Under further questioning by Nadler, D-NY., Mueller confirmed that his report not only failed to exonerate President Trump, and that his investigation found “multiple acts by the president that were capable of exerting undue influence over law enforcement investigations, including the Russian interference and obstruction investigations.”

“The president was not exculpated for the acts he allegedly committed,” he said.

Mueller explained that the reason criminal charges against President Trump were not considered by his office was because of a Watergate-era legal opinion by the Justice Department’s Office of Legal Counsel, which states that indicting a sitting chief executive is unconstitutional.

When Nadler asked if Trump could be indicted for obstruction of justice after he leaves office, Mueller simply said: “Correct.”

But if Democrats were hoping that Mueller, who led the FBI through the turbulent years after the September 11, 2001 terrorist attacks, would give them detailed descriptions of the presidential conduct that his team found to be obstructive, they would be sorely disappointed.

A reticent figure under normal circumstances, Mueller took pains to confine his statements to one or two word answers, and only rarely took time to explain himself.

Still, one by one, Democrats on the committee walked Mueller through the actions Trump took to try and end the two-year investigation into whether he, or anyone associated with his campaign, had coordinated with the Russian efforts to secure aid his candidacy.

While Mueller kept his answers brief, he did, on occasion break some new ground.
Under questioning from Rep. Ted Lieu, D-Calif., Mueller went further than expected by acknowledging that were it not for the OLC opinion barring the indictment of a sitting president, he would have indicted Trump on charges of obstruction of justice.

“The reason…that you did not indict Donald Trump is because of the OLC opinion stating that you cannot indict a sitting president, correct?” Lieu asked.

“That is correct,” Mueller said, though during his opening statement before the House Permanent Select Committee on Intelligence, he later explained that he had meant to say that he hadn’t considered whether to do so because of the same OLC opinion.

When Rep. Ken Buck, R-Colo., accused Mueller of simply “[throwing] a bunch of stuff against the wall to see what would stick” against Trump, he immediately disputed that characterization of events.

“What we did is provide to the attorney general…our understanding of the case, those cases that were brought those cases or declined, and the one case where the president cannot be charged with a crime.”
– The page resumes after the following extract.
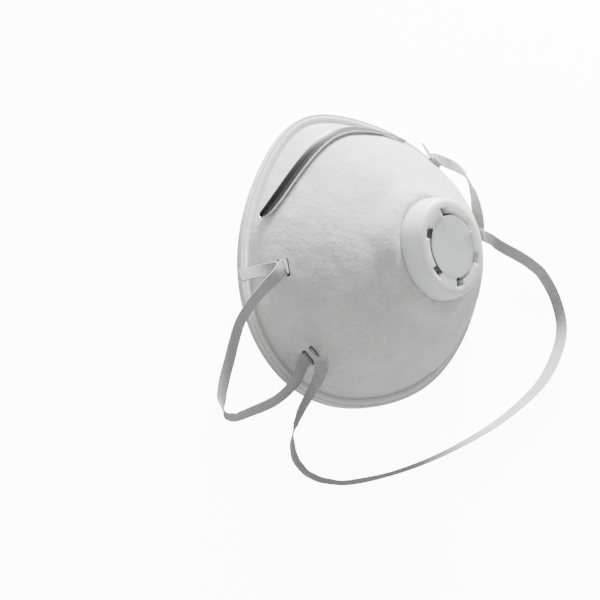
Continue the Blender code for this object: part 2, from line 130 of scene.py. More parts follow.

But when Buck asked whether Trump could be charged with obstruction of justice after his term as president expires, Mueller answered in the affirmative.

Possibly the only subject on which Mueller became particularly animated was that of his team of prosecutors, many of whom Republican committee members attempted to cast as “angry Democrats” with myriad conflicts of interest that should have kept them from being able to investigate Trump or his campaign.

When Rep. Kelly Armstrong, R-N.D., began asking Mueller about the political leanings of some of the attorneys he hired, Mueller responded by defending his colleagues.

“We strove to hire those individuals that could do the job,” he said.

I have been in this business for almost 25 years and in those 25 years, I have not had occasion once to ask somebody about their political affiliation,” he continued. “It is not done.”

“What I care about is the capability of the individual to do the job and do the job quickly and seriously and with integrity.”

Most of the Democrats who questioned Mueller concluded their allowed time with a declaration that the president must be held accountable for his actions, and often thanked Mueller for his work in highlighting what they called Trump’s assaults on the rule of law.

But in a statement emailed to reporters shortly after the hearing’s conclusion, White House Press Secretary Stephanie Grisham had a different view.

“The last three hours have been an epic embarrassment for the Democrats,” Grisham said. “Expect more of the same in the second half.”